On the face of it, it is a depiction – two- or three-dimensional – of a man in his early thirties who has been tortured to death. He is bruised; He is bloody; He is dead. And if there were no more to it than that, there would be little point at all in the image of the crucifix.

But of course there is more to it than that … the crucifix –in fact the very event of the crucifixion itself – is a three-dimensional icon in blood, wood and nails by which Christ draws us to Himself and demonstrates God’s love for us in the suffering of His Son.

St Paul tells us that the cross is an obstacle for some and foolishness to others. It was true then and it is true now.

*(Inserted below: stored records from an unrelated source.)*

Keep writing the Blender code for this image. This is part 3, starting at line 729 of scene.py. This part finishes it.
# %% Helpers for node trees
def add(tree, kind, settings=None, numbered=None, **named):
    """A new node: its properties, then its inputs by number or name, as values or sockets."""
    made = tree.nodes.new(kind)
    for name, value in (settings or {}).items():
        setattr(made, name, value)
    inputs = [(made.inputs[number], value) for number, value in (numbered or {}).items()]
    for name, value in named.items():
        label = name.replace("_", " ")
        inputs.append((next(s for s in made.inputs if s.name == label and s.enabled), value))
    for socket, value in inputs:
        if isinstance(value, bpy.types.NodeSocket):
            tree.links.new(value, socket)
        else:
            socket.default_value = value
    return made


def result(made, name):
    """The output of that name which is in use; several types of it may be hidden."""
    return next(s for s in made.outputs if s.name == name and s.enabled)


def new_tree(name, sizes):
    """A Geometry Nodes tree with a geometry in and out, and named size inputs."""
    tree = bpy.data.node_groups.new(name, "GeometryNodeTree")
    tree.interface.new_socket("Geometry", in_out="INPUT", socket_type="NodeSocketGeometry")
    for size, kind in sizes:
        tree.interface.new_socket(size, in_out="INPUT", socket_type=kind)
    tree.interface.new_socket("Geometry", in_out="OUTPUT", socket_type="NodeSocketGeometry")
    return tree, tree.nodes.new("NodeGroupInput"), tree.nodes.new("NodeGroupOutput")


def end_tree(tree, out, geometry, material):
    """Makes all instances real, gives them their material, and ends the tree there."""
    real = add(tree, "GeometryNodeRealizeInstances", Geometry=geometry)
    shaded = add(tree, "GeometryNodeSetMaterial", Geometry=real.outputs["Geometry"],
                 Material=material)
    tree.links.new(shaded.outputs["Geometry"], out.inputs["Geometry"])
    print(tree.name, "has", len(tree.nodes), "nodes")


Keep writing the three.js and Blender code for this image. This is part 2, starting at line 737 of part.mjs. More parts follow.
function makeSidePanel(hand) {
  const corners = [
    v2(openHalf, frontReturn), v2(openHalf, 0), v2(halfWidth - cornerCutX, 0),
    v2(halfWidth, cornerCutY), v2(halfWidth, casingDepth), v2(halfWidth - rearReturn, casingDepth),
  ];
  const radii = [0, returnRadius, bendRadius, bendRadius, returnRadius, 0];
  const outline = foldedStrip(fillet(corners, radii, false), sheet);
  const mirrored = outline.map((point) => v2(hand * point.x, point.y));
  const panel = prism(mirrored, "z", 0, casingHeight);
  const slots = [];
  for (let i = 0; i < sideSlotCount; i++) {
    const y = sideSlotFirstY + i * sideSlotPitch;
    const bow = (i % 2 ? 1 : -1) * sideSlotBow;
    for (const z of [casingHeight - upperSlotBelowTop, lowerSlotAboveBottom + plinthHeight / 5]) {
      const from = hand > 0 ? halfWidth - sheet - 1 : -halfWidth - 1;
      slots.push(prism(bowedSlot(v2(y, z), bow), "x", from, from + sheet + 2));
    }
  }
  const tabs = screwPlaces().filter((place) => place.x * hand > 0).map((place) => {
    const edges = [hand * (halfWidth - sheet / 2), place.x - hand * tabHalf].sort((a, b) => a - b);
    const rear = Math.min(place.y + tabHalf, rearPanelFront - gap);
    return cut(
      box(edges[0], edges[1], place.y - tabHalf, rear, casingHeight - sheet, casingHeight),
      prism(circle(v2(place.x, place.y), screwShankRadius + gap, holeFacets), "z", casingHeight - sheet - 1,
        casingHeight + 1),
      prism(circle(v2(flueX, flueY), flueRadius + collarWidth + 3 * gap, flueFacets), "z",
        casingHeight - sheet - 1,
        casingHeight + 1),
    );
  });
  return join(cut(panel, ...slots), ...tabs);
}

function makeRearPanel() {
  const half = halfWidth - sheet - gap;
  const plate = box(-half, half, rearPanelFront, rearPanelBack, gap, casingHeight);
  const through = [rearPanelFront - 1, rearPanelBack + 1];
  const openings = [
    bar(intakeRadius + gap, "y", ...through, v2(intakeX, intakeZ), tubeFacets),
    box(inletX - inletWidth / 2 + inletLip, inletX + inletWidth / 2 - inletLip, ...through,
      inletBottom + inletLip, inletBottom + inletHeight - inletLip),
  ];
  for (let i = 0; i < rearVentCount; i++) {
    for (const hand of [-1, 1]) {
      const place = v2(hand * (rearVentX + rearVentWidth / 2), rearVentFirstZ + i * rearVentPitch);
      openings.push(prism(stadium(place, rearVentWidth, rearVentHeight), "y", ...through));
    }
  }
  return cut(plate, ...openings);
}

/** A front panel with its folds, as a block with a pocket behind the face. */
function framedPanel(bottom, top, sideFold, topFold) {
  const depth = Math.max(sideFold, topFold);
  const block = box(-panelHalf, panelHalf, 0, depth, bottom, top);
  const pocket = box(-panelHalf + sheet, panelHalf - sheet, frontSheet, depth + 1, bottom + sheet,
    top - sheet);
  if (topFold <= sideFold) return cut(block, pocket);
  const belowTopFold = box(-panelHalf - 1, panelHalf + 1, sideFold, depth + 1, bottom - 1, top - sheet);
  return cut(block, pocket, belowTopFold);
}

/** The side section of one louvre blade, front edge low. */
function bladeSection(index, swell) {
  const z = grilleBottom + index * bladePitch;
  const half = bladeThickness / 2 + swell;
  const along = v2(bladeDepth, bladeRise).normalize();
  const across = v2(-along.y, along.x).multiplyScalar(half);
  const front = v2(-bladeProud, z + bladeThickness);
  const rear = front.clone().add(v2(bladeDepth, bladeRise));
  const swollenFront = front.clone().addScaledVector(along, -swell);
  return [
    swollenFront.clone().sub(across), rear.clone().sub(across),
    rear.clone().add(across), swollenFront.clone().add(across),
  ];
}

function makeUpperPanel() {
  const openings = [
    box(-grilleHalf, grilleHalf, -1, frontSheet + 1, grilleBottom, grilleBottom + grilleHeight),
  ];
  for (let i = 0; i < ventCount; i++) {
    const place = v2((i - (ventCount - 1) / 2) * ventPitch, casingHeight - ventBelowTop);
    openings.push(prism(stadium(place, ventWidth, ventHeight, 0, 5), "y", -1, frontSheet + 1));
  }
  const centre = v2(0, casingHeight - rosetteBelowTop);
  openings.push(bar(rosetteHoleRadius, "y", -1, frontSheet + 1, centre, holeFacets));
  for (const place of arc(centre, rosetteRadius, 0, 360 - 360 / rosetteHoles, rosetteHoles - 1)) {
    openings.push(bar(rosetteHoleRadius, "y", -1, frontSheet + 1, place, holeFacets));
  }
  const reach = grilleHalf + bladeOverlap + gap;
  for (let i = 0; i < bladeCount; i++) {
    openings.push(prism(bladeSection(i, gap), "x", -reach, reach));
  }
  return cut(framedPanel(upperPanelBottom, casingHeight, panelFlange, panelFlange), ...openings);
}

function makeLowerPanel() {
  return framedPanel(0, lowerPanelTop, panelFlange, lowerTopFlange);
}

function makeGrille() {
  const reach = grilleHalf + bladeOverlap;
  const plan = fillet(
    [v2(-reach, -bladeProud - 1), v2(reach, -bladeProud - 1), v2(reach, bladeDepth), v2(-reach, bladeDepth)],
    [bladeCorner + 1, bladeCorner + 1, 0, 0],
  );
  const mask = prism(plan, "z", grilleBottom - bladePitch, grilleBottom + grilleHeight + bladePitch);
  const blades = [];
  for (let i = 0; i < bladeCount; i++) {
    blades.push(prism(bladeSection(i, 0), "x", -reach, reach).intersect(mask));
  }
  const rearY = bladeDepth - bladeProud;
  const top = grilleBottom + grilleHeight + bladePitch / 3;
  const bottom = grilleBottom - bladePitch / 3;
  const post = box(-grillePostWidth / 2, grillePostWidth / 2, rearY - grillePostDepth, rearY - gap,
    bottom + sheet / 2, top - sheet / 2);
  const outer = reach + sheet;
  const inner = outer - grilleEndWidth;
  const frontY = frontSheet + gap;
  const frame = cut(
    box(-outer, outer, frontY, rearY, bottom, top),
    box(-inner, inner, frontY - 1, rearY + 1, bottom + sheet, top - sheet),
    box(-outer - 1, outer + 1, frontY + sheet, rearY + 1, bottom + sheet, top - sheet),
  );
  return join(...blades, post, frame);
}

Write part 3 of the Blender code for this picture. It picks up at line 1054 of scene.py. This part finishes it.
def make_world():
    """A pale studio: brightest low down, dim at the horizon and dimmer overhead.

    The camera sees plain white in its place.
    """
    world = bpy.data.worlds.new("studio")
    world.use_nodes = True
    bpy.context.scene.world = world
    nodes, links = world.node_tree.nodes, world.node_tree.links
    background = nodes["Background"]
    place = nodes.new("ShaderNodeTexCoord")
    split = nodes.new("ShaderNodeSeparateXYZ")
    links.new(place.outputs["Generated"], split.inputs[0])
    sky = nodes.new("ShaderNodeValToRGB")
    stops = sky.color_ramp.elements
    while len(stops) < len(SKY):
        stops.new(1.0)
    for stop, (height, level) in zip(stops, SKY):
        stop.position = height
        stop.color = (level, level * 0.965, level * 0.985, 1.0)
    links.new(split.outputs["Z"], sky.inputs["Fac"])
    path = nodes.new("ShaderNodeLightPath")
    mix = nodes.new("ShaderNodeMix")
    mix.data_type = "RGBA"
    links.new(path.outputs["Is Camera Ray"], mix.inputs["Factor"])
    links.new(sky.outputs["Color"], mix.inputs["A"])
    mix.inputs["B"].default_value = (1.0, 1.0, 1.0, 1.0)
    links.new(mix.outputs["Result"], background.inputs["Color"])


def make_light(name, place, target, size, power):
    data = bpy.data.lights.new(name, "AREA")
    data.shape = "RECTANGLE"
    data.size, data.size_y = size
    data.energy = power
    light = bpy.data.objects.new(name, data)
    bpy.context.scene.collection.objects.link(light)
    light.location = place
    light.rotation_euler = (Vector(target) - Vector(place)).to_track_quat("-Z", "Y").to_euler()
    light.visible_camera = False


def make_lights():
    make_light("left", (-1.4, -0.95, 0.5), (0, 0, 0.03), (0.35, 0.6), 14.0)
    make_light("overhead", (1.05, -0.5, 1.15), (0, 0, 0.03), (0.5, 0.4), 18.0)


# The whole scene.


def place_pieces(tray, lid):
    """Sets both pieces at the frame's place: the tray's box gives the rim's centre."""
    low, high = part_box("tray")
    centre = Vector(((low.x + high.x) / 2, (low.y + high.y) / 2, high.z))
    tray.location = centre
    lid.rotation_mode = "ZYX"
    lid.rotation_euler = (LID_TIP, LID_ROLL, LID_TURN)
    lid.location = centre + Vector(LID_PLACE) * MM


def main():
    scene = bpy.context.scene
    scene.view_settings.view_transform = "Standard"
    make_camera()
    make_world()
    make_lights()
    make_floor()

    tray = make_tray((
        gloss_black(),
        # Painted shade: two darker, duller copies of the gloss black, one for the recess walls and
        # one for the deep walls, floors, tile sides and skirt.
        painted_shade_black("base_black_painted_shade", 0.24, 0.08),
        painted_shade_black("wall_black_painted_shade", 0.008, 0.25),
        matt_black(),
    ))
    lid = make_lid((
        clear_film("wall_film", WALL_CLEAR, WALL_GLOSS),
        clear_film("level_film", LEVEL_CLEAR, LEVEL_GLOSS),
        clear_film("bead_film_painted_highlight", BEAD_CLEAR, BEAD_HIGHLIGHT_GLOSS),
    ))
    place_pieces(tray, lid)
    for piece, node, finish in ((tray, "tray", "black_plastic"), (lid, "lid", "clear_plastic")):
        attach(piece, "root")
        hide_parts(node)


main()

But only because some people are stubborn and will not allow themselves to be drawn to Christ by the icon of the cross that is a window through which we observe the love of God.

They are perhaps scared to allow what the Cross tells us that they are loved unconditionally by the One who made them – they only have to accept the truth of God’s love so beautifully expressed by St Paul in his letter to the Philippians in today’s second reading.

They are perhaps scared to allow that what seems folly to human reasoning – earthly death that gives eternal life – is in fact so decisive an act by God that all history as we understand it, before and after, turns on it.

In yesterday’s Gospel, even St Peter, having been told by Jesus that He is to suffer rejection and be put to death before rising again, cannot accept that message as it is presented to him – he tries, in the manner of a well-meaning friend – to persuade, tempt, Jesus towards an easier path – and he is roundly rebuked.

So we should not be harsh in our judgement of those who continue now to reject it, but pray for their souls.

The statue of Our Lady in the south aisle; the image of St Giles behind me – the image indeed of any saint; the crucifix that hangs just above my head in this pulpit, even the cross traced from head to chest and shoulder to shoulder of the believer – all of them are icons, windows through which Christ draws us to Himself and His Father’s love for us.

+ May God bless us, may the Virgin Mary intercede for us, and may St Giles and all the saints pray for us. AMEN.